Interacting, Trackless is telling us, is a mode of interpretation itself. The prompts are a mode of narrative delivery all on their own; you find meaning where you go looking for it. When we look out into the world, we are really looking into ourselves. The Trials, which are strange rituals that take place in crypts and cathedrals, are highly symbolic and have a religious feel to them. Much like any given religious moment, what you take away from them is wholly internal. You react to the prompt, you type your verb, and you carry it with you forever.

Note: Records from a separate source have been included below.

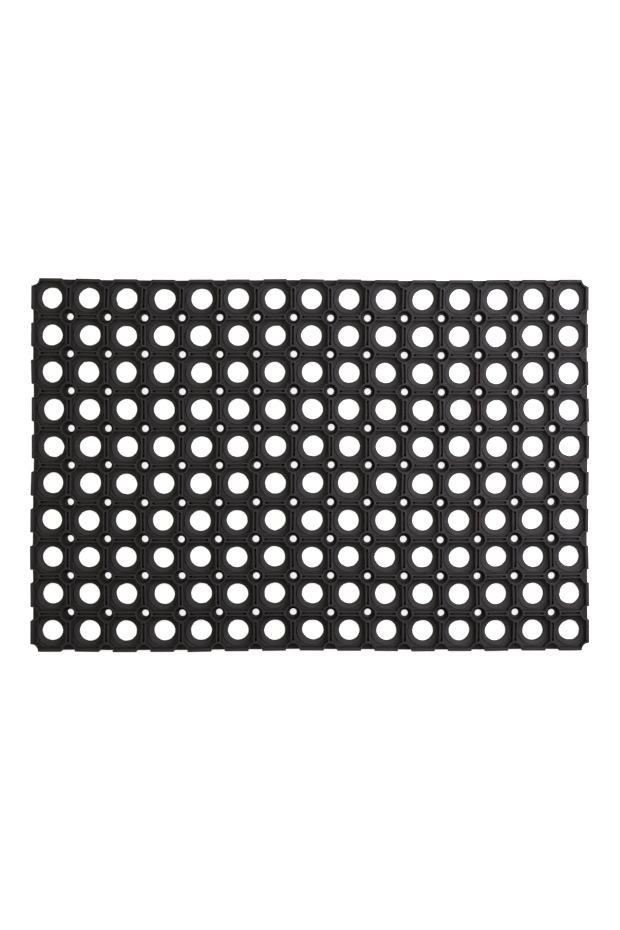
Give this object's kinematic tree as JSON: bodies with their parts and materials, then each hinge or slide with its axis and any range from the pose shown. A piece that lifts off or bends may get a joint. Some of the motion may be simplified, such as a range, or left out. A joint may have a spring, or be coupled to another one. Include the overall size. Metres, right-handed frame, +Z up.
{
  "type": "rubber ring door mat",
  "caption": "Rectangular black rubber scraper mat: an open lattice of twin ribs with a short tube on each crossing, round drain holes between them and a notched border.",
  "frame": {"origin": "centre of the footprint at floor level, on the plane of the feet's undersides", "axes": "+X along the long side, +Y along the short side, +Z up from the floor to the rib tops"},
  "size_m": [0.6, 0.4004, 0.022],
  "materials": {
    "rubber": "matte, fine moulded grain"
  },
  "bodies": {
    "root": {"corner_tubes": "rubber", "cross_bars_row_01": "rubber", "cross_bars_row_02": "rubber", "cross_bars_row_03": "rubber", "cross_bars_row_04": "rubber", "cross_bars_row_05": "rubber", "cross_bars_row_06": "rubber", "cross_bars_row_07": "rubber", "cross_bars_row_08": "rubber", "cross_bars_row_09": "rubber", "cross_bars_row_10": "rubber", "crossing_tubes_row_01": "rubber", "crossing_tubes_row_02": "rubber", "crossing_tubes_row_03": "rubber", "crossing_tubes_row_04": "rubber", "crossing_tubes_row_05": "rubber", "crossing_tubes_row_06": "rubber", "crossing_tubes_row_07": "rubber", "crossing_tubes_row_08": "rubber", "crossing_tubes_row_09": "rubber", "end_bars_left": "rubber", "end_bars_right": "rubber", "half_tubes_back": "rubber", "half_tubes_front": "rubber", "half_tubes_left": "rubber", "half_tubes_right": "rubber", "hole_collars_row_01": "rubber", "hole_collars_row_02": "rubber", "hole_collars_row_03": "rubber", "hole_collars_row_04": "rubber", "hole_collars_row_05": "rubber", "hole_collars_row_06": "rubber", "hole_collars_row_07": "rubber", "hole_collars_row_08": "rubber", "hole_collars_row_09": "rubber", "hole_collars_row_10": "rubber", "lengthwise_bar_01": "rubber", "lengthwise_bar_02": "rubber", "lengthwise_bar_03": "rubber", "lengthwise_bar_04": "rubber", "lengthwise_bar_05": "rubber", "lengthwise_bar_06": "rubber", "lengthwise_bar_07": "rubber", "lengthwise_bar_08": "rubber", "lengthwise_bar_09": "rubber", "side_bar_back": "rubber", "side_bar_front": "rubber"}
  },
  "joints": []
}
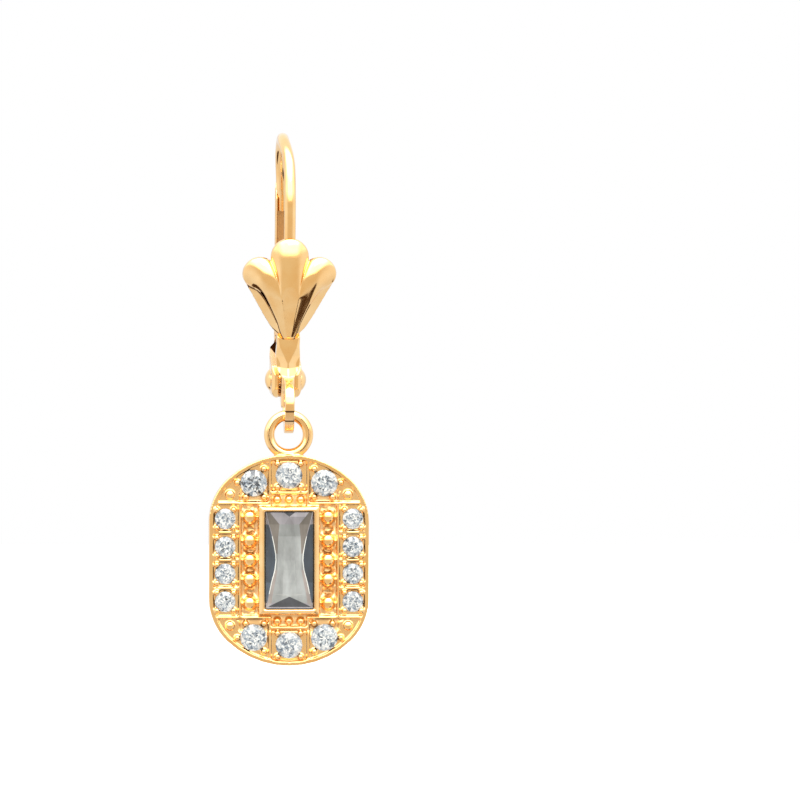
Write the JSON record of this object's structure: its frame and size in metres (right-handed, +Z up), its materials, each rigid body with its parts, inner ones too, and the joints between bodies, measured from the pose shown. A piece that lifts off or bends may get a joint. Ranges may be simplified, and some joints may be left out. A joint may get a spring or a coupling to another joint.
{
  "type": "lever-back dangle earring",
  "caption": "Dangle earring: hooped ear wire with a three-lobed shell, hinged lever back, and a hanging long-oval pendant with a baguette in a bezel and round stones in prongs.",
  "frame": {"origin": "inside top of the hoop, where the ear wire rests in the ear", "axes": "+Z up, -Y the front with the stones, X across the earring"},
  "size_m": [0.0096, 0.011, 0.032],
  "materials": {
    "ear_hook": "polished gold plate on drawn and cast brass",
    "shell_ornament": "polished gold plate on cast brass",
    "lever": "polished gold plate on pressed brass",
    "leaf_spring": "polished gold plate on a thin spring strip",
    "hinge_rivet": "polished gold plate, domed",
    "pendant_frame": "polished gold plate on cast brass, brightest on the rim and beads",
    "baguette": "clear grey stone, step cut, polished",
    "round_stones": "clear white stones, round cut, polished"
  },
  "bodies": {
    "hook": {"ear_hook": "ear_hook", "shell_ornament": "shell_ornament"},
    "lever": {"lever": "lever", "leaf_spring": "leaf_spring", "hinge_rivet": "hinge_rivet"},
    "pendant": {"pendant_frame": "pendant_frame", "centre_stone": "baguette", "stone_top_left": "round_stones", "stone_top_centre": "round_stones", "stone_top_right": "round_stones", "stone_bottom_left": "round_stones", "stone_bottom_centre": "round_stones", "stone_bottom_right": "round_stones", "stone_left_1": "round_stones", "stone_left_2": "round_stones", "stone_left_3": "round_stones", "stone_left_4": "round_stones", "stone_right_1": "round_stones", "stone_right_2": "round_stones", "stone_right_3": "round_stones", "stone_right_4": "round_stones"}
  },
  "joints": [
    {"name": "lever_hinge", "type": "hinge", "parent": "hook", "child": "lever", "pos_m": [0, 0.00136, -0.01418], "axis": [-1, 0, 0], "range_deg": [0, 45]},
    {"name": "pendant_swing", "type": "hinge", "parent": "hook", "child": "pendant", "pos_m": [0, -0.00238, -0.01576], "axis": [-1, 0, 0], "range_deg": [-45, 75]}
  ]
}
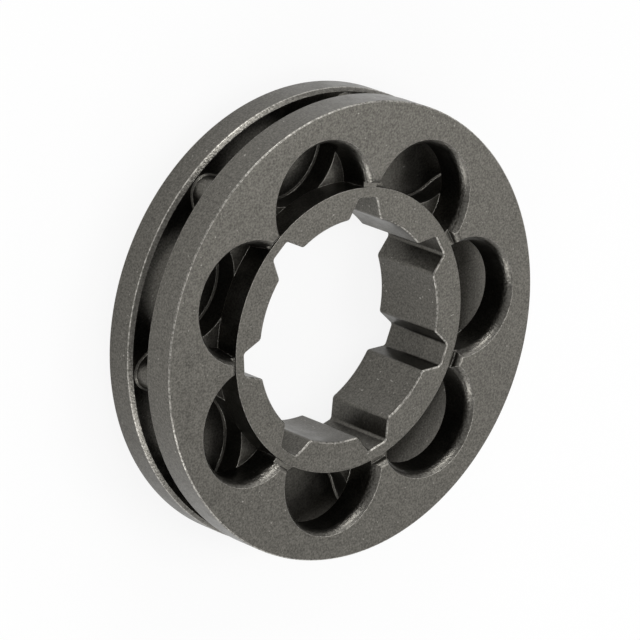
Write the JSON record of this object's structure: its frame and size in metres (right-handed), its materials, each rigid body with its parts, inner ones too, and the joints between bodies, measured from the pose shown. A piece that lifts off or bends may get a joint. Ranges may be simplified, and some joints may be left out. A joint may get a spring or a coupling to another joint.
{
  "type": "chainsaw rim sprocket",
  "caption": "Round rim sprocket for a saw chain, with a toothed wheel in a narrow slot between two flanges, round pockets through the front flange and a splined bore.",
  "frame": {"origin": "centre of the back face", "axes": "+Z along the bore axis, from the closed back flange to the pierced front flange; a pocket lies on +X and a tooth on -X"},
  "size_m": [0.0384, 0.0384, 0.0077],
  "materials": {
    "cast_steel": "fine-grained cast surface, dull dark grey, edges worn brighter"
  },
  "bodies": {
    "root": {"rim_sprocket": "cast_steel"}
  },
  "joints": []
}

On the whole, there is a feeling of ambivalence to meaning that Trackless commits to through its hour or so of playtime (the finale, which I will not spoil, really sells it). The result is that the player is mostly left to their own conclusions about what seeking, and Object itself, means in the world of the game. I've recently come off playing the first two games in the Dark Souls series back-to-back, and it strikes me that those games and Trackless both share a purposeful ambiguity that encourages the player to take the game with them when they finally turn it off.

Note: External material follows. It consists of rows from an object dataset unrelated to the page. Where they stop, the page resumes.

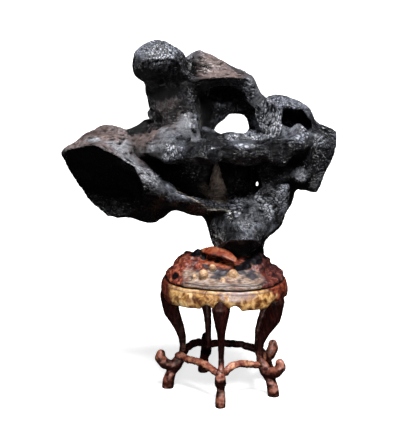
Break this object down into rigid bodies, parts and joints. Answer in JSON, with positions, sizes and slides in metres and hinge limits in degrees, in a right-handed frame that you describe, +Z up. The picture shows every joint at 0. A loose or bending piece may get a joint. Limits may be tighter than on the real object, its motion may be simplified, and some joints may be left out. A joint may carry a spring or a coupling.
{
  "type": "scholar's rock on a carved wooden stand",
  "caption": "Dark pierced viewing stone with a leaning head, a broad wedge and a window, resting on a carved wooden stand with curved legs and stretchers.",
  "frame": {"origin": "on the surface it stands on, under the middle of the whole object's box", "axes": "+Z up, -Y to the front, +X to the right as the front is seen"},
  "size_m": [0.3273, 0.1634, 0.4308],
  "materials": {
    "stone": "dark limestone, wrinkled and softly polished by handling",
    "mound": "carved burl, stained and waxed",
    "apron": "golden burl, waxed",
    "leg": "dark rosewood, waxed",
    "stretcher": "reddish wood, waxed"
  },
  "bodies": {
    "root": {"stone": "stone", "stand_top": "mound", "apron": "apron", "leg_front": "leg", "leg_right": "leg", "leg_back_right": "leg", "leg_back_left": "leg", "leg_left": "leg", "stretcher_front_left": "stretcher", "stretcher_front_right": "stretcher", "stretcher_left_back": "stretcher", "stretcher_back": "stretcher", "stretcher_right_back": "stretcher"}
  },
  "joints": []
}
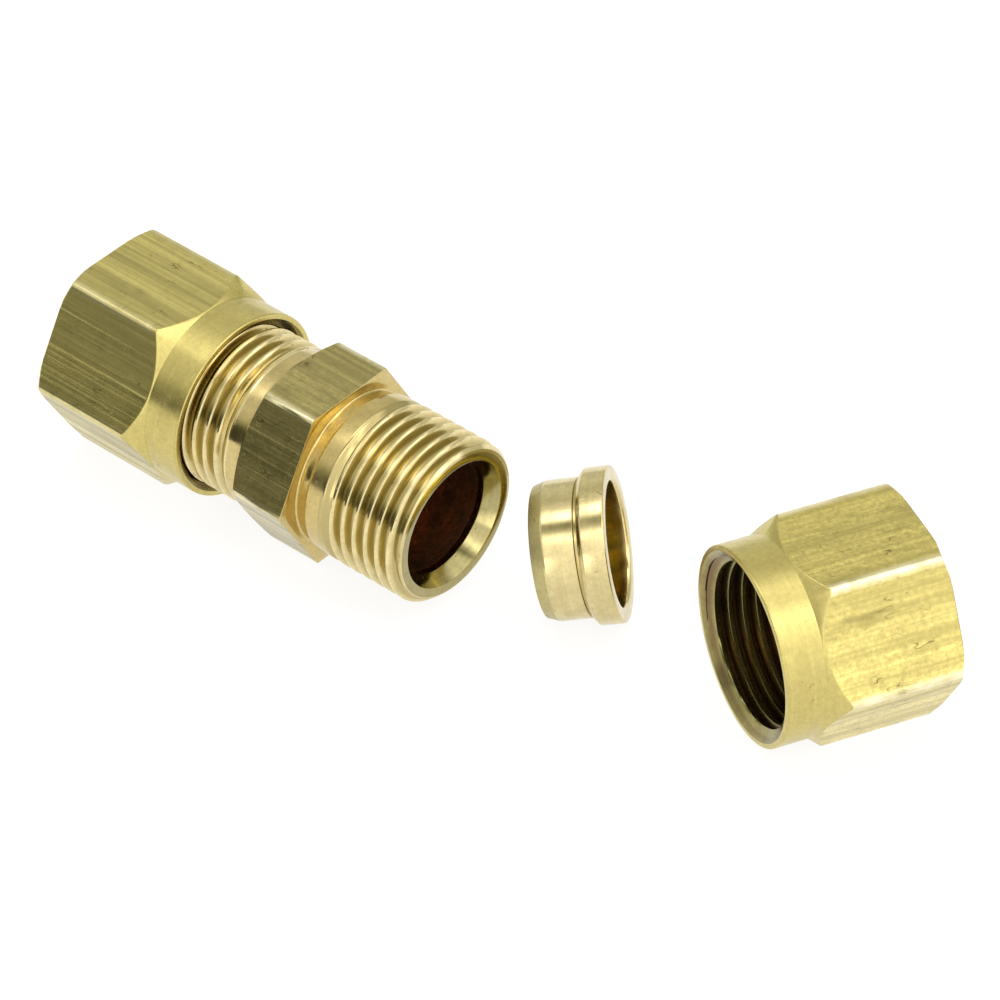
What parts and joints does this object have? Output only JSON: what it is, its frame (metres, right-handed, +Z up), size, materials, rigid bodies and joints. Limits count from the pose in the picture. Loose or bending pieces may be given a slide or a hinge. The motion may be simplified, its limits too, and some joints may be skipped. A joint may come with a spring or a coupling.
{
  "type": "compression union",
  "caption": "Brass compression union for 3/8 in tube: threaded body, two sleeves and two hexagon nuts, one end made up and one end taken apart.",
  "frame": {"origin": "middle of the whole layout's footprint, on the bench the pieces lie on", "axes": "+X along the body from the made-up left end to the open right end, +Z up"},
  "size_m": [0.0756, 0.029, 0.0159],
  "materials": {
    "body_brass": "turned and drawn brass, satin with bright crests",
    "nut_brass": "drawn hexagon bar with dull flats, turned collar",
    "sleeve_brass": "turned, satin"
  },
  "bodies": {
    "body": {"union_body": "body_brass"},
    "left_sleeve": {"left_sleeve": "sleeve_brass"},
    "left_nut": {"left_nut": "nut_brass"},
    "right_sleeve": {"right_sleeve": "sleeve_brass"},
    "right_nut": {"right_nut": "nut_brass"}
  },
  "joints": [
    {"name": "left_sleeve_slide", "type": "slide", "parent": "body", "child": "left_sleeve", "axis": [1, 0, 0], "range_m": [-0.0058, 0.00116]},
    {"name": "left_nut_turn", "type": "hinge", "parent": "left_sleeve", "child": "left_nut", "pos_m": [-0.03778, -0.00533, 0.00794], "axis": [1, 0, 0], "range_deg": [-1800, 360]},
    {"name": "right_sleeve_place", "type": "hinge", "parent": "body", "child": "right_sleeve", "pos_m": [-0.00181, 0.0015, 0.00966], "axis": [-0.6569, 0.0281, -0.7535], "range_deg": [0, 50.92]},
    {"name": "right_nut_place", "type": "hinge", "parent": "body", "child": "right_nut", "pos_m": [0.01584, 0.00425, 0.00794], "axis": [0, 0, -1], "range_deg": [0, 63.5]}
  ],
  "couplings": [
    {"joint": "left_sleeve_slide", "follows": "left_nut_turn", "m_per_rad": 0.00018303}
  ]
}
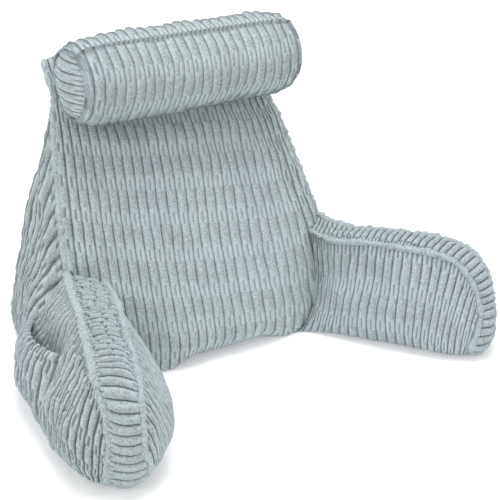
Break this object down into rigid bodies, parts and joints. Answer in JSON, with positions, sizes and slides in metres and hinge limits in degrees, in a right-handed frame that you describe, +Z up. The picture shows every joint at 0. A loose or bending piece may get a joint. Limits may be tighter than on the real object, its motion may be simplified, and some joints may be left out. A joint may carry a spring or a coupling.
{
  "type": "reading pillow with arms and a neck roll",
  "caption": "Filled back-rest pillow in ribbed plush with forward arms, a neck roll across its top and an open phone pocket on the outside of an arm.",
  "frame": {"origin": "middle of the part's box, on the floor that the pillow stands on", "axes": "+X to the right of someone facing the pillow's front, +Y to its back, +Z up"},
  "size_m": [0.7232, 0.578, 0.4705],
  "materials": {
    "cover": "ribbed plush",
    "roll_cover": "ribbed plush",
    "pocket_cloth": "ribbed plush"
  },
  "bodies": {
    "root": {"pillow_body": "cover", "neck_roll": "roll_cover", "phone_pocket": "pocket_cloth"}
  },
  "joints": []
}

Trackless is a confident game that pulls from very real feelings of mysticism, religious pilgrimage, and self discovery to create a quest in which all of the benefits are wholly determined by the player. It offers a science fictional, fantasy-like world that does not demand to be dominated or fought through, but merely witnessed and associated with a positive journey of enlightenment. Whether the player finds that at the end is wholly up to them, but then again, that's the way all journeys are.